Beberapa surat lainnya pun menunjukkan kerinduan yang sederhana namun menggetarkan:
> “Sedela sedela aku kepingin marani kowe, kepingin nelpon. Sedela kepingin weruh rupa adjengmu, senadjan ta mung saktleraman.”
(Sebentar-sebentar aku ingin mendatangimu, ingin menelponmu, ingin melihat wajah cantikmu, meskipun hanya sebentar.)
Dan lagi, dalam nada yang begitu manis dan jujur:
> “Jen kowe lunga senadjan sedela, aku bakal sedih bingung mbokmenawa kaja botjah tjilik nangis mrana mrene nggoleki mbok’e.”

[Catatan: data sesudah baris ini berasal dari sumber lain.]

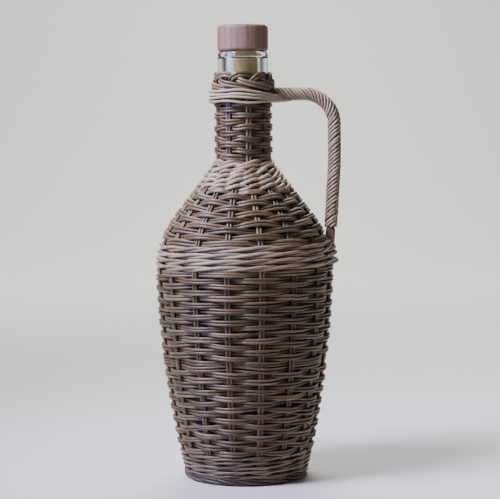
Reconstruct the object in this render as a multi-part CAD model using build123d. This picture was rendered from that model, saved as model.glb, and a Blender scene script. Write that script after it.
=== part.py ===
from build123d import *
import math
import os

# A glass bottle of about one litre, covered all over in woven willow, with a roped side handle
# and a wooden headed cork stopper. Millimetres, +Z up. The origin is the centre of the foot, and
# the handle stands on the +X side.

# Outline of the woven cover, in half section
foot_radius = 38.9
body_height = 127.5
body_radius = 56.4
body_arc_radius = 640.0
shoulder_arc_radius = 57.6
slope_angle = 38.3
collar_arc_radius = 12.0
neck_radius = 18.4

# Heights at which one weave gives way to the next
foot_top = 4.0
base_band_top = 18.4
join_height = 64.0
shoulder_band_low = 132.3
shoulder_band_top = 147.0
collar_low = 182.3
collar_top = 198.7
neck_weave_top = 242.5
border_top = 251.8

# Rounds of weave in each length of the cover
base_band_round_count = 5
lower_round_count = 13
upper_round_count = 19
shoulder_band_round_count = 4
shoulder_round_count = 9
collar_round_count = 7
neck_round_count = 12

# Willow rods
stake_diameter = 1.8
stake_depth = 2.7
stake_pairs = 16
pair_gap = 0.2
body_wall = 5.9
neck_wall = 4.8
rib_depth_share = 0.18
band_proud = 0.5

# Woven base and foot
base_top = 6.0
base_thickness = 4.0
stick_count = 4
stick_width = 3.0
stick_pitch = 3.2
spoke_diameter = 2.2
cross_length = 17.0
slit_clearance = 0.15
foot_round = 1.6

# Glass
glass_wall = 3.0
neck_glass_wall = 2.5
glass_floor = 4.5
punt_height = 5.0
rest_radius = 25.0
heel_round = 8.0
neck_glass_top = 250.6
finish_low = 252.6
finish_top = 265.5
finish_radius = 15.7
finish_inner_radius = 11.0
lip_depth = 2.7
lip_slope = 1.5
lip_round = 1.4

# Stopper
cork_diameter = 18.3
cork_length = 25.0
cork_chamfer = 1.0
cork_tenon = 4.0
cap_diameter = 31.6
cap_height = 16.3
cap_top_round = 2.5
cap_low_round = 1.8

# Side handle
handle_height = 239.3
handle_beyond_body = 0.2
handle_reach = body_radius + handle_beyond_body
handle_bend_radius = 18.8
handle_knee_height = 196.0
handle_knee_radius = 150.0
handle_diameter = 8.5
handle_strand_diameter = 1.7
handle_strands = 4
handle_turns = 6
handle_lead_in_share = 0.1
handle_wrap_lift = 10.5
handle_wrap_low = shoulder_band_top + handle_wrap_lift
handle_foot_inset = 3.4
handle_foot_reach = body_radius - handle_foot_inset
handle_foot_lift = 7.7
handle_foot_height = shoulder_band_low + handle_foot_lift
bulge_rod_diameter = 2.2

# Lashing round the neck
lashing_rod_diameter = 2.0
lashing_pitch = 2.45
lashing_turns = 3.25
lashing_low = 232.4
lashing_start_angle = -45.0

# Border round the mouth of the cover
border_radius = 19.8
border_round = 2.2
border_notch_radius = 5.0
border_notch_depth = 1.4

# Clearances
seam_gap = 0.15
seat_gap = 0.3
slot_clearance = 0.15
glass_gap = 0.3
bore_clearance = 0.05
glue_gap = 0.1
wrap_gap = 0.25
overrun = 5.0

QUARTERS_IN_TURN = 4
SAMPLES_IN_ARC = 5
HALVINGS = 40
STRAIGHT_SHARE = 1e-7

nodes = {}


def around(shape, angle):
    return shape.rotate(Axis.Z, angle)


# The outline runs up the +X side as arcs and straight runs, each tangent to the next

def outline_edges():
    foot = Vector(foot_radius, 0, 0)
    shoulder = Vector(body_radius, 0, body_height)
    chord = shoulder - foot
    inward = Vector(-chord.Z, 0, chord.X).normalized()
    sag = math.sqrt(body_arc_radius ** 2 - (chord.length / 2) ** 2)
    body_centre = (foot + shoulder) / 2 + inward * sag
    middle = (foot + shoulder) / 2 - body_centre
    body_middle = body_centre + middle.normalized() * body_arc_radius
    body = Edge.make_three_point_arc(foot, body_middle, shoulder)

    outward = (shoulder - body_centre).normalized()
    slope = math.radians(slope_angle)
    slope_outward = Vector(math.cos(slope), 0, math.sin(slope))
    shoulder_centre = shoulder - outward * shoulder_arc_radius
    between = (outward + slope_outward).normalized()
    slope_start = shoulder_centre + slope_outward * shoulder_arc_radius
    shoulder_middle = shoulder_centre + between * shoulder_arc_radius
    round_shoulder = Edge.make_three_point_arc(shoulder, shoulder_middle, slope_start)

    slope_end_radius = neck_radius + collar_arc_radius * (1 - math.cos(slope))
    run = (slope_start.X - slope_end_radius) / math.sin(slope)
    slope_end = slope_start + Vector(-math.sin(slope), 0, math.cos(slope)) * run
    straight = Edge.make_line(slope_start, slope_end)

    collar_centre = slope_end + slope_outward * collar_arc_radius
    halfway = (slope_outward + Vector(1, 0, 0)).normalized()
    collar_end = collar_centre - Vector(1, 0, 0) * collar_arc_radius
    collar_middle = collar_centre - halfway * collar_arc_radius
    collar = Edge.make_three_point_arc(slope_end, collar_middle, collar_end)

    neck_end = Vector(neck_radius, 0, border_top + overrun)
    return [body, round_shoulder, straight, collar, Edge.make_line(collar_end, neck_end)]


OUTLINE = outline_edges()
JOINTS = [0]
for outline_edge in OUTLINE:
    JOINTS.append(JOINTS[-1] + outline_edge.length)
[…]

(Jika kamu pergi meski sebentar, aku akan sedih dan bingung, seperti anak kecil yang menangis mencari ibunya.)
Semua surat ini masih dijaga penuh cinta oleh Enny sebagian dipajang di dinding rumah, sebagian tersimpan rapi dalam album. Surat-surat itu bukan sekadar dokumen sejarah, tetapi jejak perasaan paling pribadi dari seorang presiden yang pernah menjadi simbol bangsa.
Dari sini, kita belajar bahwa di balik pidato-pidato berapi-api dan keteguhan seorang pemimpin, terdapat hati yang lembut, mencintai, dan merindu hati seorang manusia bernama Soekarno.